A Cheetah and Stag with Two Indians
Hikari: “I think the rise and fall of the British Empire is integral to the spirit of this nation, and so the fragrance depicts this earthy, loamy richness and the idea that man has the power to inflict himself on nature by manipulating the elements around them. I liked this picture – it was commissioned by Sir George Pigot for King George III, and depicts a cheetah that was kept at the Tower of London for a number of years. It’s a very British perspective on what the colonies meant at that time, with all these new exotic spices and smells available for the first time.”
I absolutely loved this one – from the surprising mixture of Hawthorn and Black Tea that’s immediately warm and rich with a slightly bracing, peppery edge that keeps the nose twitching with interest. There’s no messing about with Royal Leather – it plunges straight in with a roar and then relaxes into a powdery Heliotrope bouquet held aloft by a supple leather glove and followed by a resiliently woody Oud base, leaning in ever closer until you can almost feel the hot breath of the on the pulse of your neck. A dangerous foe momentarily beguiled, it’s definitely not for fainting milksops to be dallying with.
For Musk Oud, Hikari chose the painting The Hungry Lion throws itself on the Antelope by Henri Rousseau, 1898-1905.

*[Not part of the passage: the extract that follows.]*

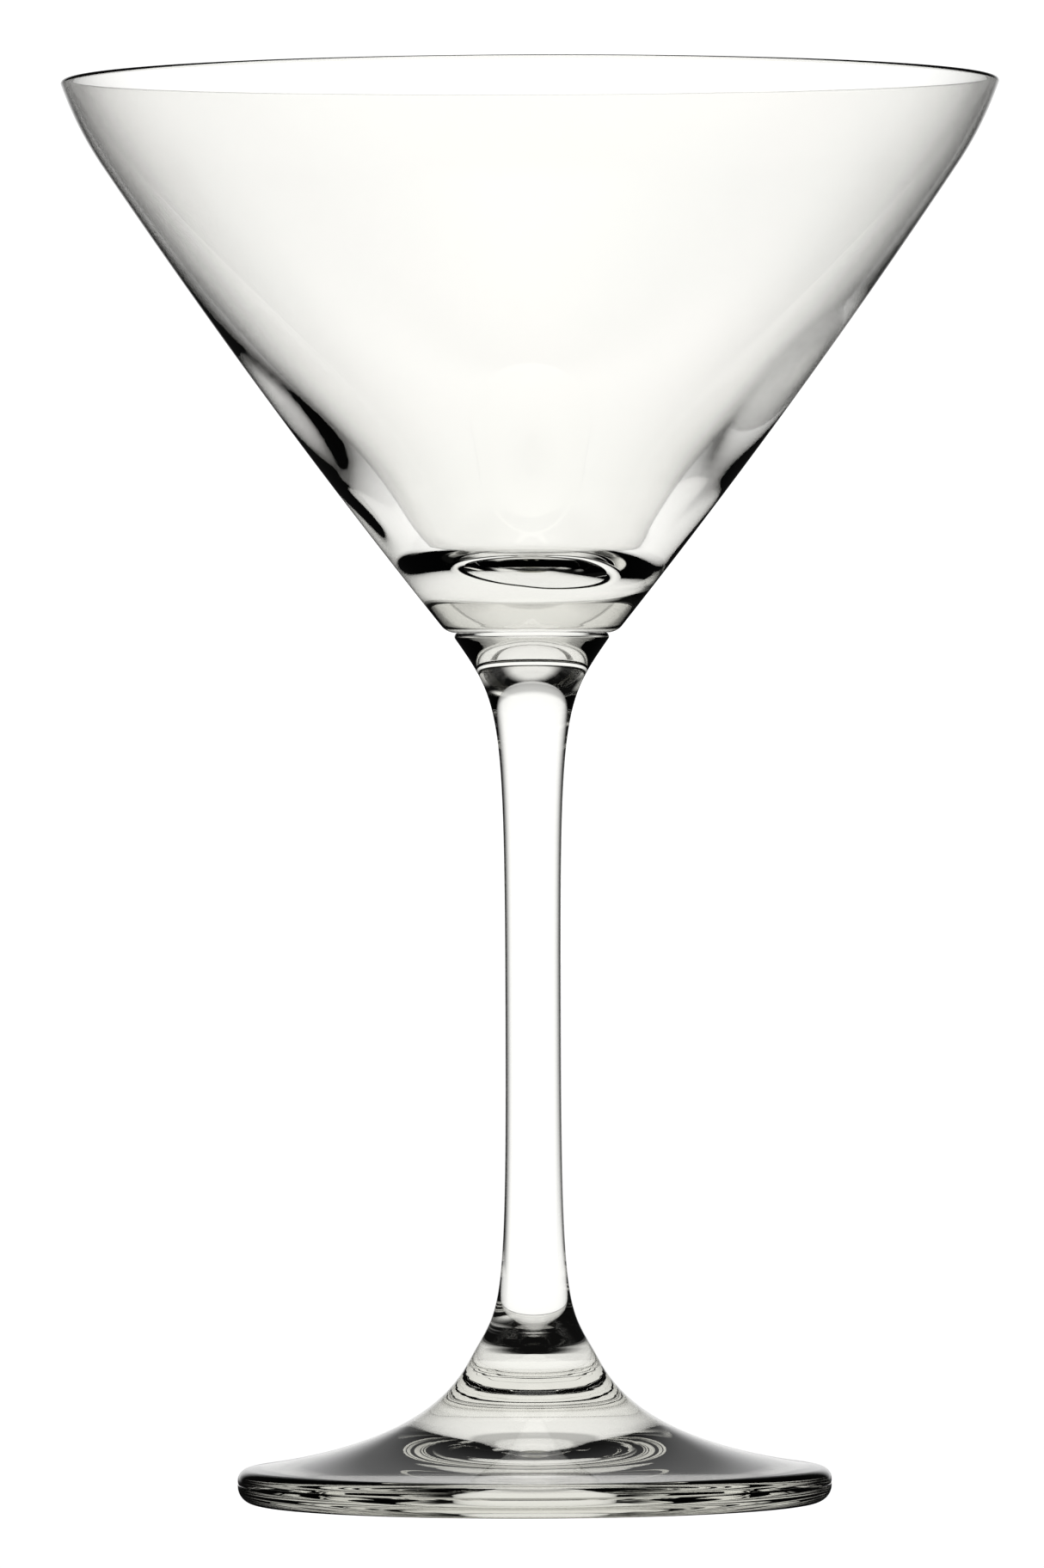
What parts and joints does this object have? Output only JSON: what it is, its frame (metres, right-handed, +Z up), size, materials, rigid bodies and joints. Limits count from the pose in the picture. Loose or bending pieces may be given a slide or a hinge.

Kilian: “Musk Oud was part of the Arabian Nights collection, one of the most powerful notes in the perfume industry, which can completely dominate every creation, but here we tried to keep it in check by wrapping it in a cocoon of musk and delicate rose – an interesting way of virgin notes keeping the strength under control. It’s a caressing animalic scent with a warm sensuality.”

The Hungry Lion throws itself on the Antelope
Hikari: “This fragrance definitely has the feeling of something very far away. It’s coming from deep in some jungle, and the jungle can be terrifying but is also innocent and offers fruits willingly. Henri Rousseau painted the jungle incessantly but actually never left France, it’s his representation of the exotic and here we see the power yet romanticism of an attack.”

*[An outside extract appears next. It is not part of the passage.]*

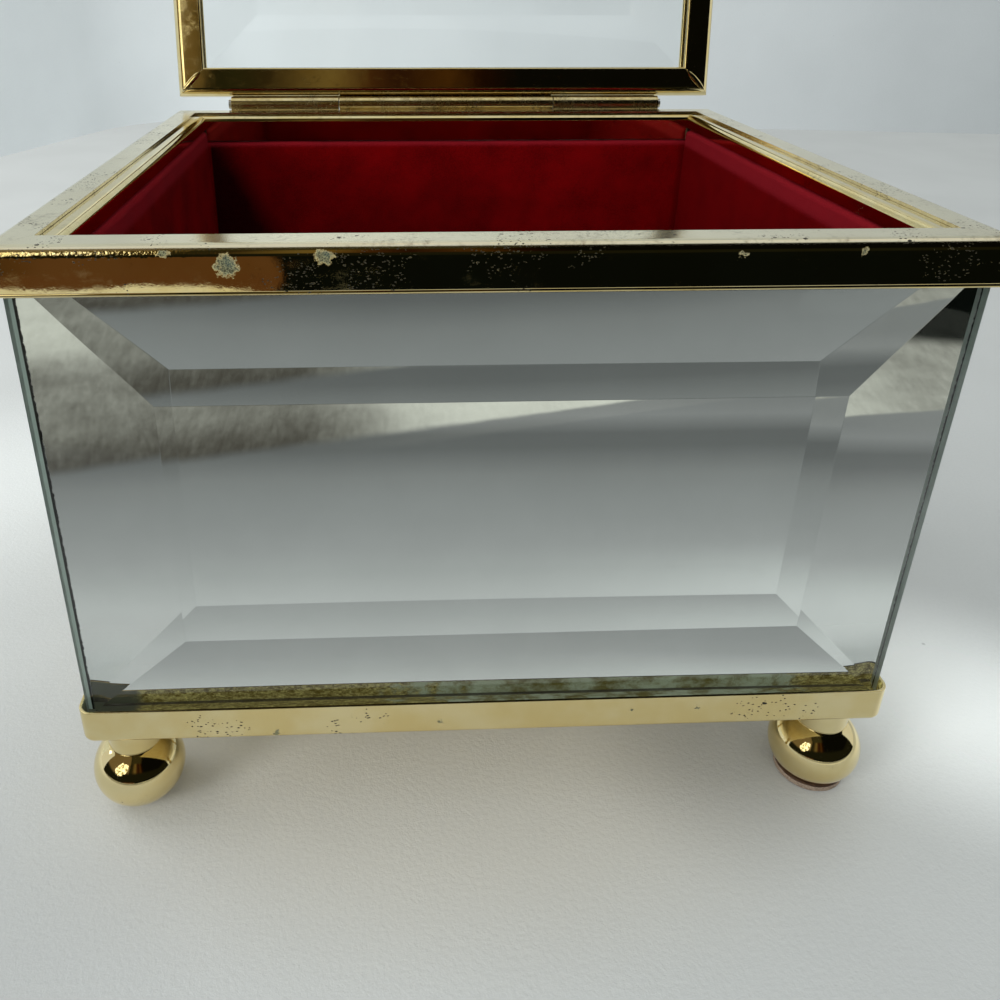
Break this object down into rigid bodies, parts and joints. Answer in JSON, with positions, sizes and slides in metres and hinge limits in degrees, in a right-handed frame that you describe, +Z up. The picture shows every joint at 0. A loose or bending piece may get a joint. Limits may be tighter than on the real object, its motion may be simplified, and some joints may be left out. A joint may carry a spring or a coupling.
{
  "type": "glass casket box",
  "caption": "Square casket of bevelled mirror panes held in a gilt brass rim and pressed tray on ball feet, velvet lined, with a hinged clear glass lid.",
  "frame": {"origin": "on the floor, under the middle of the open casket's bounding box", "axes": "+Z up, -Y is the front, the lid's hinge runs along X at the back"},
  "size_m": [0.1106, 0.1228, 0.1812],
  "materials": {
    "gilt_brass": "thin gilt plating over brass, polished, pitted and spotted with verdigris",
    "plate_glass": "polished plate glass with wide ground bevels and ground grey-green edges",
    "silvering": "silvering under grey backing paint, ragged and dark along the edges",
    "cement": "dark set cement",
    "card": "dense grey-brown pressed card",
    "steel": "plain steel",
    "felt": "pressed wool felt, pinkish grey",
    "velvet": "deep red pile velvet over card"
  },
  "bodies": {
    "box": {"base_tray": "gilt_brass", "foot_front_left": "gilt_brass", "foot_front_right": "gilt_brass", "foot_back_left": "gilt_brass", "foot_back_right": "gilt_brass", "rim_front": "gilt_brass", "rim_back": "gilt_brass", "rim_left": "gilt_brass", "rim_right": "gilt_brass", "trim_front": "gilt_brass", "trim_back": "gilt_brass", "trim_left": "gilt_brass", "trim_right": "gilt_brass", "hinge_box_leaf": "gilt_brass", "pane_front": "plate_glass", "pane_back": "plate_glass", "pane_left": "plate_glass", "pane_right": "plate_glass", "silver_front": "silvering", "silver_back": "silvering", "silver_left": "silvering", "silver_right": "silvering", "seam_front_left": "cement", "seam_front_right": "cement", "seam_back_left": "cement", "seam_back_right": "cement", "base_board": "card", "packing_frame": "card", "foot_screws": "steel", "hinge_pin": "steel", "pad_front_left": "felt", "pad_front_right": "felt", "pad_back_left": "felt", "pad_back_right": "felt", "lining_front": "velvet", "lining_back": "velvet", "lining_left": "velvet", "lining_right": "velvet", "lining_floor": "velvet"},
    "lid": {"hinge_lid_leaf": "gilt_brass", "lid_rail_front": "gilt_brass", "lid_rail_back": "gilt_brass", "lid_rail_left": "gilt_brass", "lid_rail_right": "gilt_brass", "lid_pane": "plate_glass"}
  },
  "joints": [
    {"name": "lid_hinge", "type": "hinge", "parent": "box", "child": "lid", "pos_m": [0, 0.03934, 0.0835], "axis": [-1, 0, 0], "range_deg": [-100, 0]}
  ]
}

The last pairing was Smoke for the Soul with Orange Sunshine by Peter Doig, 1995.
Kilian: “Smoke for the Soul is part of the Addictive State of Mind collection built on addictions, one for cigar addiction, one for Turkish coffee addiction, and this one which is cannabis addiction...”
Hikari: “I honestly didn’t know what this was about when I first smelled it, but it’s my favourite!”
Kilian: “Oh come on, I feel that we all from time to time need a little bolt for the heart.”

Orange Sunshine
Hikari: “When I smell this fragrance it’s like the soul of a tree – there’s so much evergreen freshness in it. I love the work of Peter Doig. He’s a magical realist and paints from memories of growing up around Canada – it’s the definite light of Canada he’s captured here, for me, and I think anyone who’s been there would recognise it. There’s a sense of the cold air but also the golden warm tinge of the trees and sunlight that seems to set them on fire.”
From old favourites I already knew I loved – Good Girl Gone Bad, I mean who can possibly resist the utter thrill of telling someone who asks what you’re wearing – to the revelation of the brand new and exclusive to London fragrance of Royal Leather that kept me burying my nose into my own cleavage the whole of the train journey home (not something to do if you’re avoiding odd stares); the presentation was a triumph. I couldn’t be more thrilled with niche boutiques making Burlington Arcade – and London – their home, and this slowly rolling realisation among galleries and fragrance houses that art and perfume can inspire, collude and enrich one another in so many different directions: a treat for all the senses.
The Kilian Burlington Arcade boutique is now open, located at 51 Piccadilly, London W1J 0QJ.
Royal Leather, £245 for 50ml refillable eau de parfum spray.